Updated on 2025-11-04 GMT+08:00

Reasoning Outputs

Scenarios

Reasoning outputs support DeepSeek-R1 and Qwen3 series. They produce outputs with detailed inference steps and final results. Using reasoning outputs adds a reasoning_content field to show the thought process and logic behind each conclusion.

Supported Models

Series

Parser

DeepSeek-R1

deepseek_r1

QwQ-32B

deepseek_r1

Qwen3

qwen3

Constraints

Reasoning outputs only apply to the /v1/chat/completions API of OpenAI.

Enabling Reasoning Outputs

Add the following command when starting the inference service.

--enable-reasoning --reasoning-parser xxx  

Note: XXX indicates the name of the reasoning parser that matches the model.

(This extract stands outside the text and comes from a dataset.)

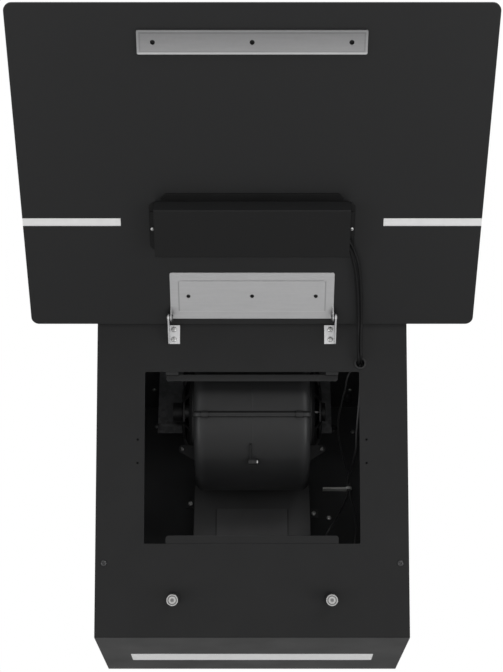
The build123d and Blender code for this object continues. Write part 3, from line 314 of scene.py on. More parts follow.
HOOD = (0, -0.25, 0)
FAR_FLOOR = (0, 3.0, -2.0)
LAMPS = [
    # name, place, target, size in metres, power in watts
    ("key", (1.6, -2.6, 1.3), HOOD, 2.0, 46),
    ("fill", (-1.6, -2.6, 1.3), HOOD, 2.0, 18),
    ("low_left", (-1.9, -1.7, -1.3), HOOD, 1.2, 24),
    ("low_right", (1.9, -1.7, -1.3), HOOD, 1.2, 26),
    ("low", (0, -2.4, -1.2), HOOD, 1.8, 10),
    ("far_floor", (0, 3.0, 0.1), FAR_FLOOR, 3.0, 38),
]

build_world()
floor = build_floor()
for name, place, target, size, power in LAMPS:
    lamp(name, place, target, size, power)
bpy.context.scene.view_settings.view_transform = "Standard"
bpy.context.scene.view_settings.look = "None"
print("lamps", len(bpy.data.lights))

# %% [markdown]
# ## A bench for finishes
#
# Every finish is a principled shader with the values that are the same all over set on its own
# sockets, and a few textures in object coordinates for what varies: tone, gloss and relief. The
# helpers below add one texture or one step of arithmetic each, so that a finish reads as a short
# list of what it has. Places are measured in millimetres along the directions worked out above,
# so a line that the press or the mould left on a part lies where the part has it, in any view.

# %% Helpers that build a finish
SOCKETS = {"specular": "Specular IOR Level", "subsurface": "Subsurface Weight"}
LOW_QUARTER, HIGH_QUARTER = 0.25, 0.75


class Finish:
    """A material in the making."""

    def __init__(self, name, colour, roughness, metallic=0.0, **values):
        self.material = bpy.data.materials.new(name)
        self.material.use_nodes = True
        self.tree = self.material.node_tree
        self.shader = self.tree.nodes["Principled BSDF"]
        self.colour = colour
        self.relief = None
        self.shader.inputs["Base Color"].default_value = (*colour, 1)
        self.shader.inputs["Roughness"].default_value = roughness
        self.shader.inputs["Metallic"].default_value = metallic
        for socket, value in values.items():
            self.shader.inputs[SOCKETS[socket]].default_value = value
        self.place = self.node("ShaderNodeTexCoord").outputs["Object"]

    def node(self, kind, **settings):
        """A new node, with its settings and its sockets' plain values."""
        made = self.tree.nodes.new(kind)
        for key, value in settings.items():
            if hasattr(made, key):
                setattr(made, key, value)
            else:
                made.inputs[key.replace("_", " ").title()].default_value = value
        return made

    def feed(self, value, socket):
        """Links an output to an input, or gives the input a plain value."""
        if isinstance(value, bpy.types.NodeSocket):
            self.tree.links.new(value, socket)
        else:
            socket.default_value = value

    # Arithmetic

    def maths(self, operation, *values):
        """One step of arithmetic on outputs and plain numbers."""
        step = self.node("ShaderNodeMath", operation=operation)
        for socket, value in zip(step.inputs, values):
            self.feed(value, socket)
        return step.outputs["Value"]

    def vector(self, operation, first, second):
        """One step of arithmetic on two vectors."""
        step = self.node("ShaderNodeVectorMath", operation=operation)
        self.feed(first, step.inputs[0])
        self.feed(second, step.inputs[1])
        return step.outputs["Value" if operation == "DOT_PRODUCT" else "Vector"]

    def product(self, first, *others):
        """All the factors multiplied."""
        for other in others:
            first = self.maths("MULTIPLY", first, other)
        return first

    def between(self, mask, off, on):
        """One value where a mask is 0 and another where it is 1."""
        return self.maths("MULTIPLY_ADD", mask, on - off, off)

    def ramp(self, source, start, end, low, high):
        """A value that runs from low to high while its source runs from start to end."""
        ranged = self.node("ShaderNodeMapRange")
        for label, value in zip(("From Min", "From Max", "To Min", "To Max"), (start, end, low, high)):
            ranged.inputs[label].default_value = value
        self.feed(source, ranged.inputs["Value"])
        return ranged.outputs["Result"]

    def spread(self, source, low, high):
        """A texture's usual range spread between two values."""
        return self.ramp(source, LOW_QUARTER, HIGH_QUARTER, low, high)

    def band(self, source, middle, half, inside, outside=1.0):
        """One value on a band of its source and another beyond it, with soft borders."""
        off = self.maths("ABSOLUTE", self.maths("SUBTRACT", source, middle))
        return self.ramp(off, half * 0.75, half * 1.25, inside, outside)

    # Places and directions

    def along(self, origin, direction):
        """How many mm a place lies from an origin, counted along a direction."""
        gap = self.vector("SUBTRACT", self.place, origin * MM)
        return self.vector("DOT_PRODUCT", gap, direction / MM)

    def sideways(self):
        """How many mm a place lies from the middle plane, to either side."""
        return self.maths("ABSOLUTE", self.along(Vector(), RIGHT))

    def facing(self, direction):
        """1 where a surface looks along a direction, -1 where it looks the other way."""
        normal = self.node("ShaderNodeTexCoord").outputs["Normal"]
        return self.vector("DOT_PRODUCT", normal, direction)

    def looks(self, direction):
        """A mask of the surfaces that look along a direction, give or take some 55 degrees."""
        return self.ramp(self.facing(direction), 0.5, 0.6, 0, 1)

    # Textures

    def stretched(self, scale):
        """Object coordinates stretched along one or more axes."""
        mapping = self.node("ShaderNodeMapping", scale=scale)
        self.feed(self.place, mapping.inputs["Vector"])
        return mapping.outputs["Vector"]

    def noise(self, scale, detail, stretch=None):
        """Soft random variation; scale is in spots per metre."""
        noise = self.node("ShaderNodeTexNoise", scale=scale, detail=detail)
        self.feed(self.stretched(stretch) if stretch else self.place, noise.inputs["Vector"])
        return noise.outputs["Fac"]

    def cells(self, scale):
        """Random tones in crystal-like cells; scale is in cells per metre."""
        cells = self.node("ShaderNodeTexVoronoi", scale=scale)
        self.feed(self.place, cells.inputs["Vector"])
        grey = self.node("ShaderNodeRGBToBW")
        self.feed(cells.outputs["Color"], grey.inputs["Color"])
        return grey.outputs["Val"]

    # What the shader takes

    def tone(self, source, low, high):
        """Lets the colour vary between two brightnesses of itself."""
        ramp = self.node("ShaderNodeValToRGB")
        stops = zip(ramp.color_ramp.elements, (LOW_QUARTER, HIGH_QUARTER), (low, high))
        for stop, start, brightness in stops:
            stop.position, stop.color = start, tuple(c * brightness for c in self.colour) + (1,)
        self.feed(source, ramp.inputs["Fac"])
        self.feed(ramp.outputs["Color"], self.shader.inputs["Base Color"])

    def steps(self, source, *colours):
        """One of three colours, for the low, the middle and the high part of a source."""
        ramp = self.node("ShaderNodeValToRGB")
        ramp.color_ramp.interpolation = "CONSTANT"
        ramp.color_ramp.elements.new(LOW_QUARTER)
        for stop, start, colour in zip(ramp.color_ramp.elements, (0.0, LOW_QUARTER, HIGH_QUARTER), colours):
            stop.position, stop.color = start, (*colour, 1)
        self.feed(source, ramp.inputs["Fac"])
        return ramp.outputs["Color"]

    def shade(self, factor, colours=None):
        """Multiplies the colour, or an output of colours, by a factor."""
        mix = self.node("ShaderNodeVectorMath", operation="SCALE")
        self.feed(colours or self.colour, mix.inputs[0])
        self.feed(factor, mix.inputs["Scale"])
        self.feed(mix.outputs["Vector"], self.shader.inputs["Base Color"])

    def matt(self, source):
        """Takes the roughness from an output."""
        self.feed(source, self.shader.inputs["Roughness"])

    def gloss(self, source, low, high):
        """Lets the roughness vary between two values."""
        self.matt(self.spread(source, low, high))

    def bump(self, source, height, strength):
        """Adds relief of a height in metres on top of what is there."""
        bump = self.node("ShaderNodeBump", strength=strength, distance=height)
        self.feed(source, bump.inputs["Height"])
        if self.relief:
            self.feed(self.relief, bump.inputs["Normal"])
        self.relief = bump.outputs["Normal"]
        self.feed(self.relief, self.shader.inputs["Normal"])

    def soften_edges(self, radius):
        """Catches the light on sharp edges, as a small round there would."""
        bevel = self.node("ShaderNodeBevel", samples=4, radius=radius)
        self.relief = bevel.outputs["Normal"]
        self.feed(self.relief, self.shader.inputs["Normal"])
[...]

Disabling Model Chain-of-Thought Output

Currently, only the Qwen3 series models support disabling the chain-of-thought output. You can do this by adding the template parameter "enable_thinking": false when making an inference request. The request body example is as follows:

{
  "model": "Qwen3-8B",
  "chat_template_kwargs": {
    "enable_thinking": false
  },
  "messages": [
    {
      "role": "user",
      "content": "Hello"
    }
  ],
  "temperature": 0,
  "stream": false
}

Removing the Max Token Limit for Reasoning Content

Ascend-vLLM supports enabling or disabling the ability to remove the max token limit for reasoning content by setting an environment variable before starting the inference service. The environment variable usage example is as follows

export ENABLE_MAX_TOKENS_EXCLUDE_REASONING=1
  • Not setting the environment variable or setting it to 0: The max token parameter will control and truncate the length of the reasoning content field. This behavior is consistent with the community standard.
  • Setting the environment variable to 1: The max token parameter will not control or truncate the reasoning content field. It will only control the length of the content field.